Work to do ▸ Please output the lines shown below exactly as they appear.

Data extract ▸
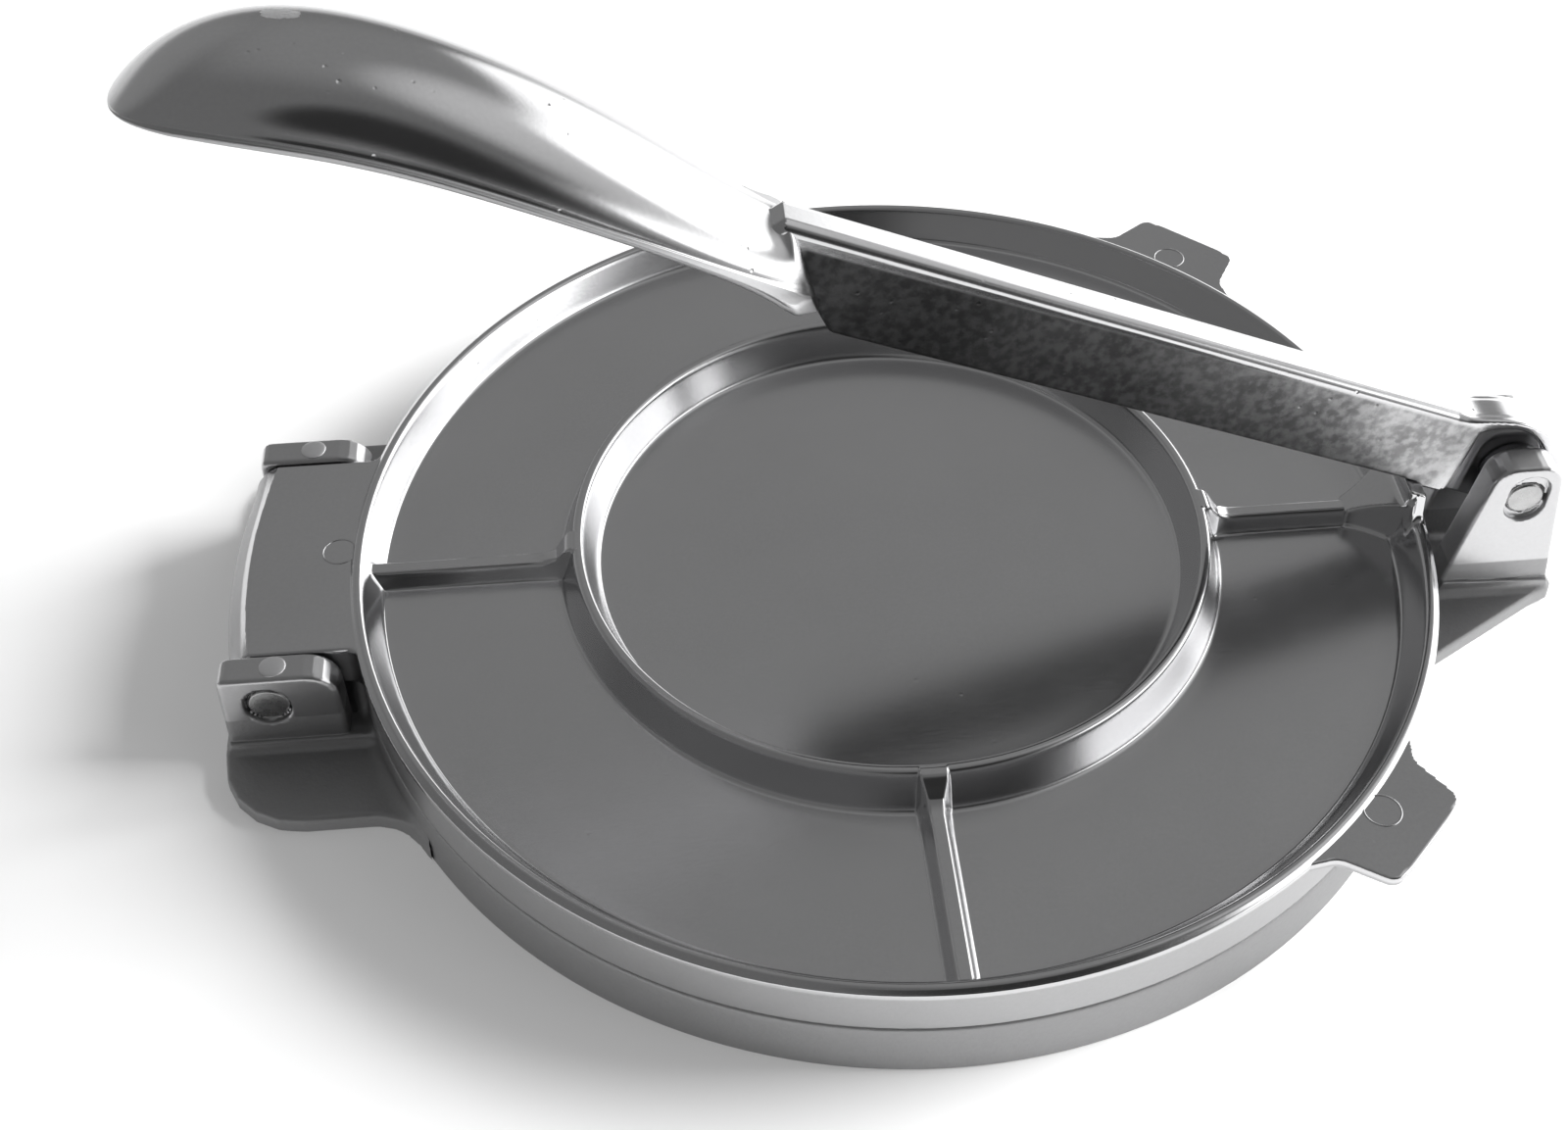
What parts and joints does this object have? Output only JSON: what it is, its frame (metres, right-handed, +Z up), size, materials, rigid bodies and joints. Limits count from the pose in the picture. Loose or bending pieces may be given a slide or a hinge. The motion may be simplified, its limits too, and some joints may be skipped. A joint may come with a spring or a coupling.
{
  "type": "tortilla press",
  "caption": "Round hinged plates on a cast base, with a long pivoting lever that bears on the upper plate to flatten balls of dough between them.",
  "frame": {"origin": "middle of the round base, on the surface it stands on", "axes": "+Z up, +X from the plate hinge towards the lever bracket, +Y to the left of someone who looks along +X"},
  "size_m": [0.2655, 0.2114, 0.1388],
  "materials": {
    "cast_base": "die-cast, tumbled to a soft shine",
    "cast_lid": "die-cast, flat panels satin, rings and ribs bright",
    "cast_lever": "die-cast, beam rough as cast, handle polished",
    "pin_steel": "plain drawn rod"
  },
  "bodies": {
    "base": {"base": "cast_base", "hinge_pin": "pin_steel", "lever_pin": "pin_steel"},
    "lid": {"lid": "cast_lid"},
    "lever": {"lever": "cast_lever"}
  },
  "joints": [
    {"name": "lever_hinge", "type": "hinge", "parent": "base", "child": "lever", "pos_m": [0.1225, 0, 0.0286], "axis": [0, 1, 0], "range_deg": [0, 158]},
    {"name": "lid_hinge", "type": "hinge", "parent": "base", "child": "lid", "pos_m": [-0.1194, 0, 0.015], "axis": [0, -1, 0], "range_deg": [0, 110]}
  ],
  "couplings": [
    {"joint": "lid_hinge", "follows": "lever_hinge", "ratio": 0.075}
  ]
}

Written response ▸
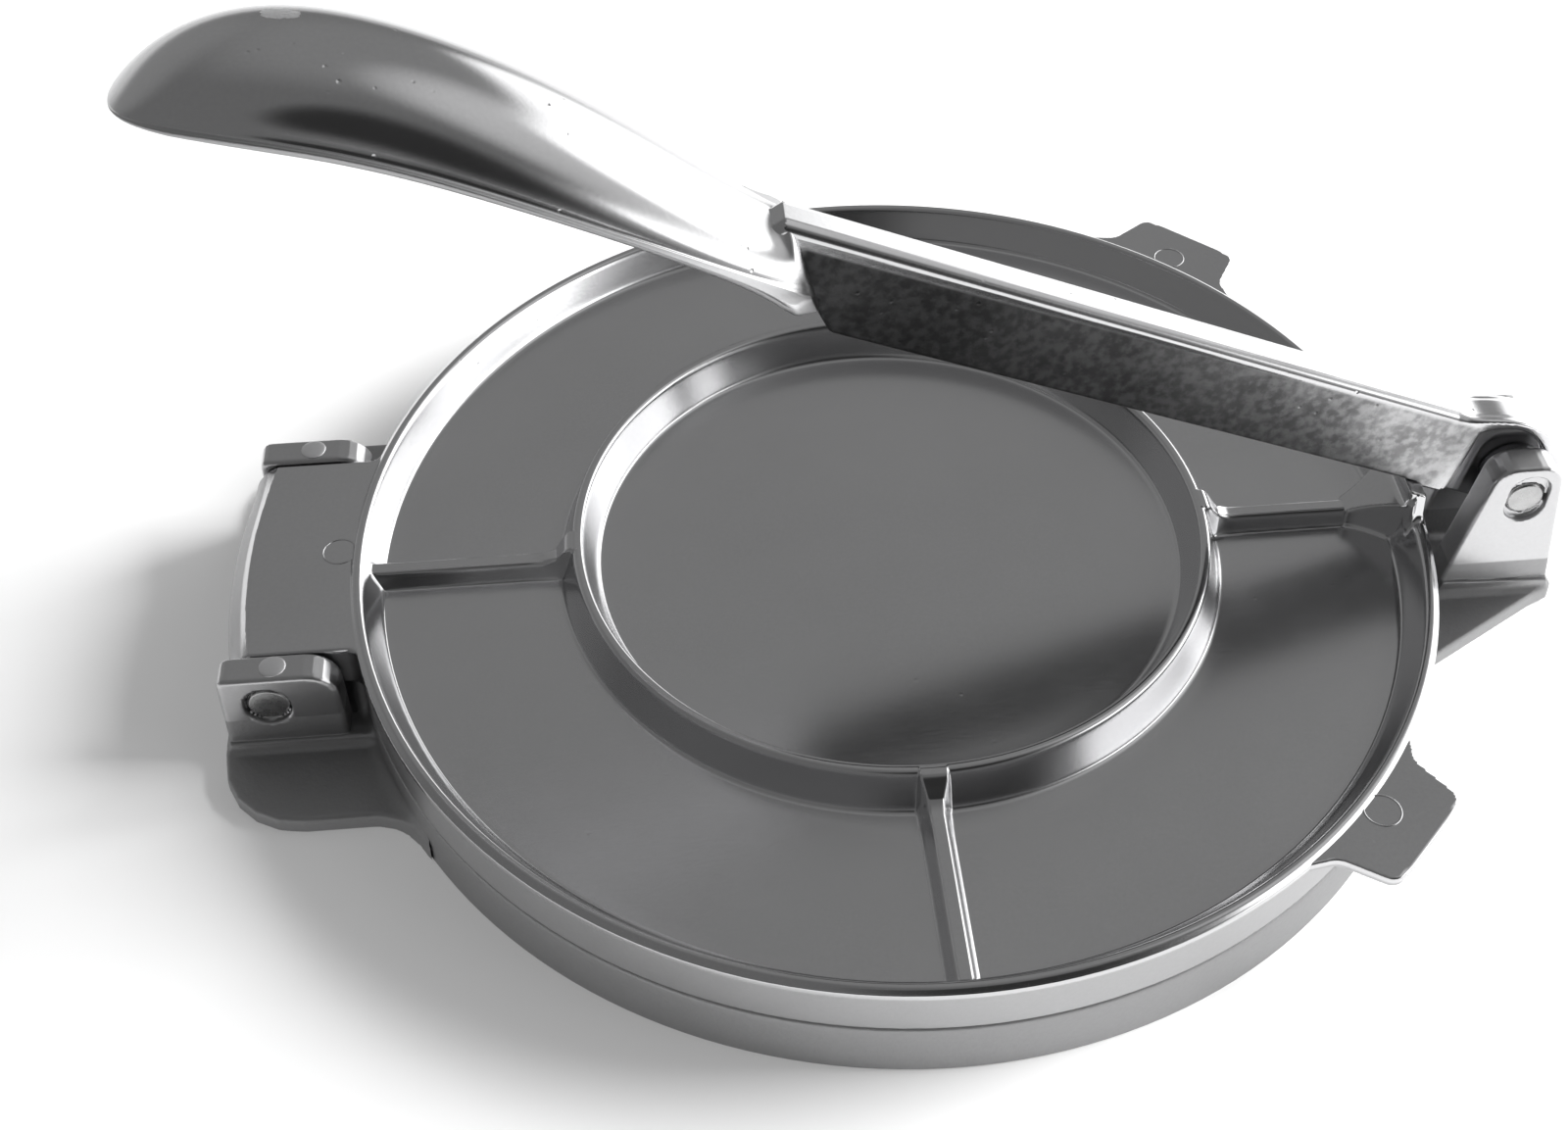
What parts and joints does this object have? Output only JSON: what it is, its frame (metres, right-handed, +Z up), size, materials, rigid bodies and joints. Limits count from the pose in the picture. Loose or bending pieces may be given a slide or a hinge. The motion may be simplified, its limits too, and some joints may be skipped. A joint may come with a spring or a coupling.
{
  "type": "tortilla press",
  "caption": "Round hinged plates on a cast base, with a long pivoting lever that bears on the upper plate to flatten balls of dough between them.",
  "frame": {"origin": "middle of the round base, on the surface it stands on", "axes": "+Z up, +X from the plate hinge towards the lever bracket, +Y to the left of someone who looks along +X"},
  "size_m": [0.2655, 0.2114, 0.1388],
  "materials": {
    "cast_base": "die-cast, tumbled to a soft shine",
    "cast_lid": "die-cast, flat panels satin, rings and ribs bright",
    "cast_lever": "die-cast, beam rough as cast, handle polished",
    "pin_steel": "plain drawn rod"
  },
  "bodies": {
    "base": {"base": "cast_base", "hinge_pin": "pin_steel", "lever_pin": "pin_steel"},
    "lid": {"lid": "cast_lid"},
    "lever": {"lever": "cast_lever"}
  },
  "joints": [
    {"name": "lever_hinge", "type": "hinge", "parent": "base", "child": "lever", "pos_m": [0.1225, 0, 0.0286], "axis": [0, 1, 0], "range_deg": [0, 158]},
    {"name": "lid_hinge", "type": "hinge", "parent": "base", "child": "lid", "pos_m": [-0.1194, 0, 0.015], "axis": [0, -1, 0], "range_deg": [0, 110]}
  ],
  "couplings": [
    {"joint": "lid_hinge", "follows": "lever_hinge", "ratio": 0.075}
  ]
}